Financial market assets have been under significant pressure in the past few weeks. This has included currencies, equities and bonds. For example, the South African equity market ended Friday, 21 August 2015, down 1.5% compared with the index at the start of the year and has declined by 11.2% since the peak in April 2015. In Dollars, the local equity market has fallen 11.9% since the beginning of the year. Similarly, the yield on the South African government 10-year bond has risen from 7.8% at the start of 2015 to 8.3% last Friday, while the Rand has weakened by 10.7% against the US Dollar and by 11.4% against the UK Pound over the same period. More positively, the Rand has weakened by a more modest 3.9% against a relatively weak Euro.
The weakness in South Africa’s financial markets partly reflects global events, especially policy uncertainty in the United States, and a pronounced economic slowdown in China. The 25% decline in the oil price since the beginning of July, as well as an ongoing slump in a broad-range of commodity prices has intensified the pressure on many emerging economies. Falling commodity prices have prompted persistent downward revisions to earnings forecasts.
Last week’s FOMC minutes from the Fed did little to alleviate the policy uncertainty. Although the Federal Reserve is relatively optimistic about US economic growth, they are concerned about sustained low inflation as well as negative development in other parts of the world. Unsurprisingly, the market-implied probability of a Fed interest rate hike in September has slipped back to around 35% from just over 50% a few weeks ago.

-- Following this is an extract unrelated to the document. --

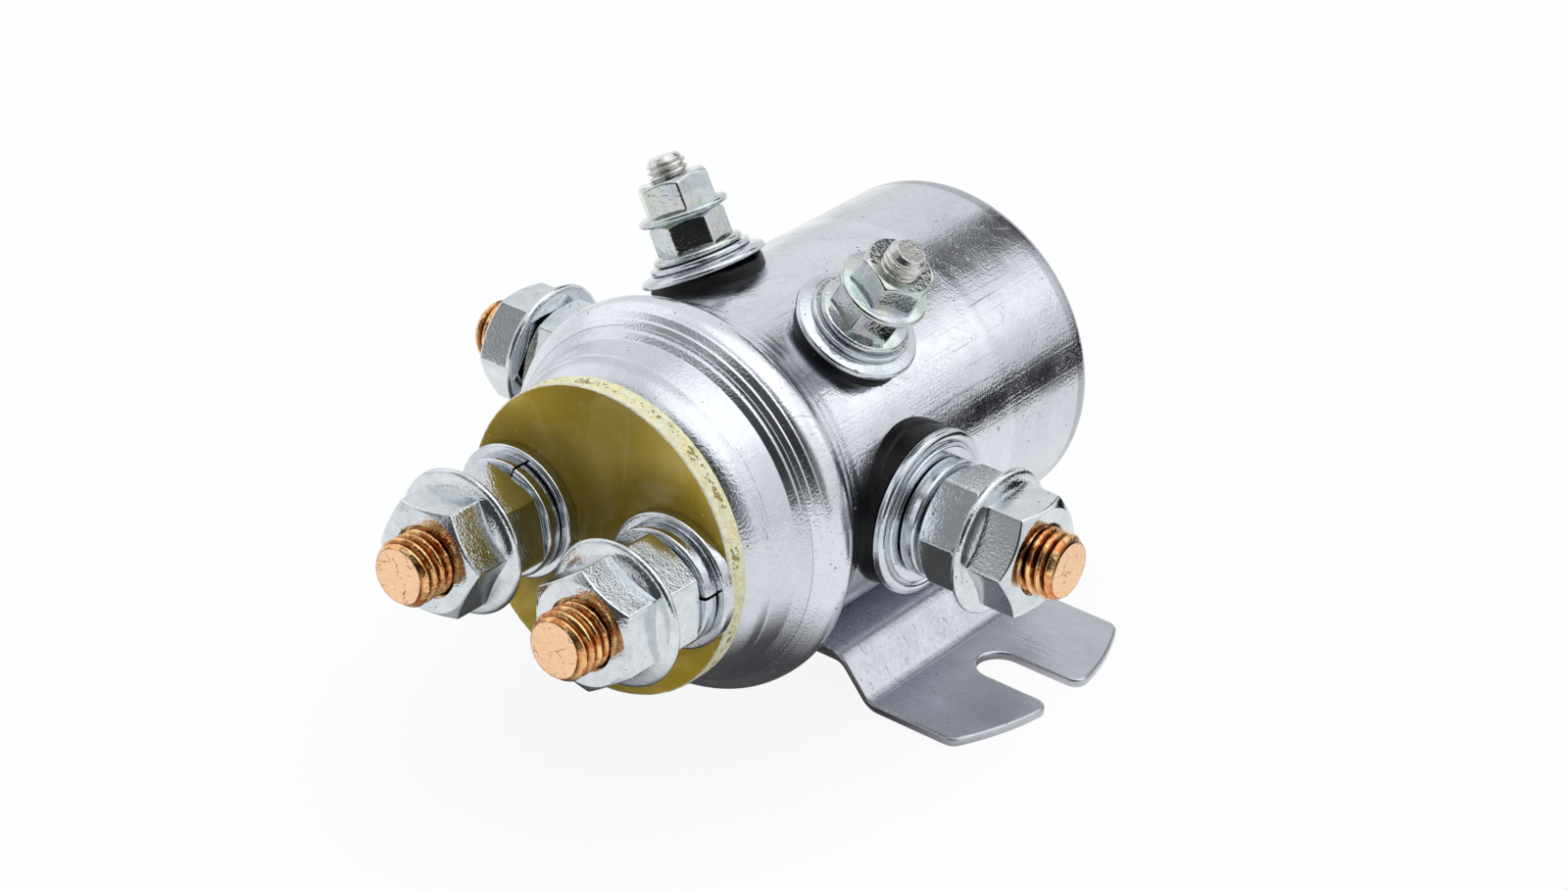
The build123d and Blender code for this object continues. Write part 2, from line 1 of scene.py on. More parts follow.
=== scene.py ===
# %% [markdown]
# A winch relay, dressed for its picture
#
# The relay is a solenoid in a drawn steel can. Four heavy copper studs carry the motor current,
# and two small studs on top carry the coil current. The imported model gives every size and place.
# This lesson builds the visible skin around it: turned sheet steel, threads, nuts and washers.

import json
from math import atan2, cos, hypot, pi, radians, sin, sqrt, tan

import bmesh
import bpy
from mathutils import Matrix, Vector, noise


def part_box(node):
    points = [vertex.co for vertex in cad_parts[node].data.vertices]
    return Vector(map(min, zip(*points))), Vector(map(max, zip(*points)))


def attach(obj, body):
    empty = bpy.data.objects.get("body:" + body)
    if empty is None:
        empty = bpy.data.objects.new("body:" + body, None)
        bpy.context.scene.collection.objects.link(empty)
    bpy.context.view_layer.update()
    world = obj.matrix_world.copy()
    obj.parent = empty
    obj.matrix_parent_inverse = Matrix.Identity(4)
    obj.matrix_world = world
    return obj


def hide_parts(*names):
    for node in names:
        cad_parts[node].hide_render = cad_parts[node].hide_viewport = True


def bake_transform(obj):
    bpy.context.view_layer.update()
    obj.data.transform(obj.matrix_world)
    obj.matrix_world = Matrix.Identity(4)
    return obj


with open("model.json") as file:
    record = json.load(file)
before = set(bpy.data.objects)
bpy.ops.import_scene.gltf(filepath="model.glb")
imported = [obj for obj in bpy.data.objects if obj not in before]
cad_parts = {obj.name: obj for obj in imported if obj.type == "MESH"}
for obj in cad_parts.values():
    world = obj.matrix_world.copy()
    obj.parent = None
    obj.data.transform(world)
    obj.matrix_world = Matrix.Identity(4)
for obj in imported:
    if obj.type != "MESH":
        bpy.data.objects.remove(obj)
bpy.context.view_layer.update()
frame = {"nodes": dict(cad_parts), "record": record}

# %% [markdown]
# The camera
#
# A long lens from the front right, looking down by about thirty degrees, keeps the studs from
# spreading. The camera stands at a measured point and looks along a measured direction. A small
# roll levels the picture the way the photographer held it.

# %% Set the camera
scene = bpy.context.scene
CAMERA_PLACE = Vector((0.30582, -0.43325, 0.31966))
CAMERA_BACK = Vector((0.51391, -0.70761, 0.48495)).normalized()
CAMERA_ROLL = radians(3.473)
CAMERA_LENS = 93.17
CAMERA_SENSOR = 36
NEAREST_SEEN = 0.01

level_right = Vector((0, 0, 1)).cross(CAMERA_BACK).normalized()
level_up = CAMERA_BACK.cross(level_right)
right = level_right * cos(CAMERA_ROLL) + level_up * sin(CAMERA_ROLL)
up = level_up * cos(CAMERA_ROLL) - level_right * sin(CAMERA_ROLL)
camera_data = bpy.data.cameras.new("camera")
camera_data.lens = CAMERA_LENS
camera_data.sensor_width = CAMERA_SENSOR
camera_data.clip_start = NEAREST_SEEN
camera = bpy.data.objects.new("camera", camera_data)
camera_turn = Matrix((right, up, CAMERA_BACK)).transposed().to_4x4()
camera.matrix_world = Matrix.Translation(CAMERA_PLACE) @ camera_turn
scene.collection.objects.link(camera)
scene.camera = camera
scene.view_settings.view_transform = "Standard"
print("camera", [round(value, 3) for value in CAMERA_PLACE])

# %% [markdown]
# Wiring nodes
#
# Every finish here is a small network of nodes. A few short helpers keep the networks readable.
# Wherever a helper takes a value, it also takes a link, which is written as a pair of a node and
# the name or number of its output.


# %% Helpers that wire nodes
def put(tree, source, socket):
    """Gives a socket a value, or a link when the source is a (node, output) pair."""
    if isinstance(source, tuple) and isinstance(source[0], bpy.types.Node):
        tree.links.new(source[0].outputs[source[1]], socket)
    else:
        socket.default_value = source


def feed(tree, node, **values):
    """Fills a node's inputs by name. A name that isn't an input is one of its settings."""
    for name, value in values.items():
        socket = node.inputs.get(name.replace("_", " "))
        if socket is None:
            setattr(node, name, value)
        else:
            put(tree, value, socket)
    return node


def add_node(tree, kind, **values):
    """Adds a shader node and fills it."""
    return feed(tree, tree.nodes.new(kind), **values)


def number(tree, operation, *operands, kind="ShaderNodeMath", output=0):
    """A Math node's result."""
    node = add_node(tree, kind, operation=operation)
    for place, operand in enumerate(operands):
        put(tree, operand, node.inputs[place])
    return node, output


def vector(tree, operation, *operands):
    """A Vector Math node's result, which is a number for lengths, distances and products."""
    measures = operation in ("LENGTH", "DISTANCE", "DOT_PRODUCT")
    output = "Value" if measures else "Vector"
    return number(tree, operation, *operands, kind="ShaderNodeVectorMath", output=output)


def part_of(tree, source, axis):
    """One of a vector's three numbers."""
    return add_node(tree, "ShaderNodeSeparateXYZ", Vector=source), axis


def graded(tree, source, low, high, start, end, smooth=True):
    """Turns the range low..high into start..end."""
    node = add_node(
        tree,
        "ShaderNodeMapRange",
        interpolation_type="SMOOTHSTEP" if smooth else "LINEAR",
        Value=source,
        From_Min=low,
        From_Max=high,
        To_Min=start,
        To_Max=end,
    )
    return node, "Result"


print("wiring helpers:", ", ".join(f.__name__ for f in (put, feed, number, vector, graded)))

# %% [markdown]
# The studio
#
# Bright metal shows nothing but its surroundings, so the surroundings are the real material
# here. The world is a pale tent with broad lamps overhead and at the sides. Black flags hang on
# the camera's side and behind, because zinc looks like zinc only where dark meets bright. Each
# patch is a cone about a direction, softened at its edge, so every view sees the same studio. A
# direction is given as degrees round from the front and degrees up.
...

Chinese policymakers haven’t helped either. Their domestic equity market (Shanghai Composite Index) remains extremely volatile (with market participants trying to second-guess how much support the Chinese authorities are willing to provide the market), while the decision by the PBOC to devalue their currency (albeit by only 2.9%) has compounded the lack of confidence in emerging markets. Fortunately, the RMB has been much steadier against the dollar in the past week.

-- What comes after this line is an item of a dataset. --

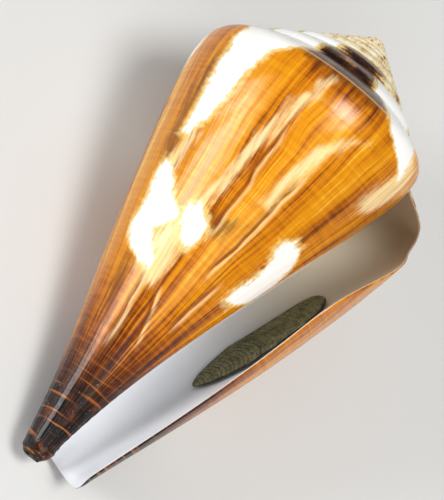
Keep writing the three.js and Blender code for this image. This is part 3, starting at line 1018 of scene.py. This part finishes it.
floor_mesh = bmesh.new()
bmesh.ops.create_grid(floor_mesh, x_segments=4, y_segments=4, size=FLOOR_HALF_SIDE)
floor_data = bpy.data.meshes.new("floor")
floor_mesh.to_mesh(floor_data)
floor_mesh.free()
floor = bpy.data.objects.new("floor", floor_data)
bpy.context.scene.collection.objects.link(floor)
floor_material, tree = new_material("floor_paper")
paper = {"Base Color": colour("#d6d5d2"), "Roughness": 0.75}
add(tree, "OutputMaterial", add(tree, "BsdfPrincipled", named=paper))
floor_data.materials.append(floor_material)
print("floor", 2 * FLOOR_HALF_SIDE, "m wide")

# %% Camera, placed from the shell's own frame
CAMERA_TILT = math.radians(12.0)
CAMERA_ROLL = math.radians(50.7)
CAMERA_DISTANCE = 330.0
PIXELS_PER_MM = 5.70
TALL = 500
SENSOR = 36.0
AIMED_AT = (51.0, -1.95, 0.0)

toward = np.array([-math.sin(CAMERA_TILT), 0, math.cos(CAMERA_TILT)])
axis_up = np.array([math.cos(CAMERA_TILT), 0, math.sin(CAMERA_TILT)])
lip_side = np.array([0, -1.0, 0])
right = math.cos(CAMERA_ROLL) * axis_up + math.sin(CAMERA_ROLL) * lip_side
up = math.sin(CAMERA_ROLL) * axis_up - math.cos(CAMERA_ROLL) * lip_side
eye = (np.array(AIMED_AT) + CAMERA_DISTANCE * toward) @ LYING.T + SHIFT
right, up, toward = (axis @ LYING.T for axis in (right, up, toward))

camera_data = bpy.data.cameras.new("camera")
camera_data.sensor_width = SENSOR
camera_data.lens = SENSOR * PIXELS_PER_MM * CAMERA_DISTANCE / TALL
camera = bpy.data.objects.new("camera", camera_data)
frame_axes = Matrix((right, up, toward)).transposed().to_4x4()
camera.matrix_world = Matrix.Translation(Vector(eye / 1000)) @ frame_axes
bpy.context.scene.collection.objects.link(camera)
bpy.context.scene.camera = camera
print("camera at, mm", eye.round(0), "lens", round(camera_data.lens, 1))

# %% Soft lights
SHELL_MIDDLE = Vector((0.0, 0.0, 0.024))


def soft_light(name, direction, distance, size, power):
    """A square area light that faces the shell from a direction given along the picture's axes."""
    data = bpy.data.lights.new(name, "AREA")
    data.shape = "SQUARE"
    data.size = size
    data.energy = power
    light = bpy.data.objects.new(name, data)
    way = direction[0] * right + direction[1] * up + direction[2] * toward
    way = Vector(way / np.linalg.norm(way))
    light.location = SHELL_MIDDLE + way * distance
    light.rotation_euler = way.to_track_quat("Z", "Y").to_euler()
    bpy.context.scene.collection.objects.link(light)
    print(name, "light", power, "W")


# Metres away, metres wide, watts.
soft_light("key", (-0.72, 0.38, 0.62), 0.8, 0.26, 3.4)
soft_light("fill", (0.51, 0.02, 0.88), 0.9, 0.26, 5.4)
soft_light("front", (0.0, -0.75, 1.0), 1.0, 0.60, 2.8)

# %% Pale sky and plain tones
SKY_STRENGTH = 0.30

world = bpy.data.worlds.new("studio")
world.use_nodes = True
world.node_tree.nodes["Background"].inputs[0].default_value = colour("#eef1f6")
world.node_tree.nodes["Background"].inputs[1].default_value = SKY_STRENGTH
bpy.context.scene.world = world
bpy.context.scene.view_settings.view_transform = "Standard"
bpy.context.scene.view_settings.exposure = 0.0
print("sky strength", SKY_STRENGTH)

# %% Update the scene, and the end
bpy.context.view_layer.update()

The emerging markets hardest hit (especially currencies) by recent events has been those with the close trade links to China (notably emerging Asia, including Indonesia, Malaysia and Vietnam), as well as those emerging economies that are regarded as particularly vulnerable to an increase in global risk aversion, including Brazil, and Turkey. Russia has been hurt by poor domestic economics, weak commodity prices, and large exports to China, while the weakness of the Chilean Peso reflects the fact that almost 25% of Chile’s exports go to China.
Interestingly, according to information provided by the Institute of International Finance last week, although South Africa is relatively fragile, it is not especially sensitive to an increase in global risk aversion (see chart attached); certainly not as sensitive as many other emerging economies such as Brazil, Mexico and Turkey. This is despite the fact that foreign investors own a relatively large share of South Africa’s equity market when measured against the size of the country’s GDP (see chart attached). This makes South Africa a somewhat defensive market in emerging markets terms.
The reasons for the relative defensiveness of South Africa’s financial markets (especially the bond and equity markets, but not necessarily the currency market) has always been difficult to articulate. It seems to include the sophistication and regulation of the financial system, visibility of company earnings, the transparency of government’s budgets, the relatively high level of market liquidity and the fact that most foreign investors has seldom been overweight South African assets in their emerging market portfolios.
This does not mean that South Africa’s assets are not at risk of weakening significantly; especially considering their current high valuation (particularly equities). But is does suggest that while the Rand remains extremely weak and in the past has regularly been one of the weakest emerging market currencies, there has been an inherent resilience in South Africa’s bond and equity markets during spikes in global risk aversion. Hopefully, this remains the case, although the current systematic deterioration in South Africa’s economic fundamentals (including the country’s institutional capacity and credit rating) could ultimately undermine the country’s defensive qualities.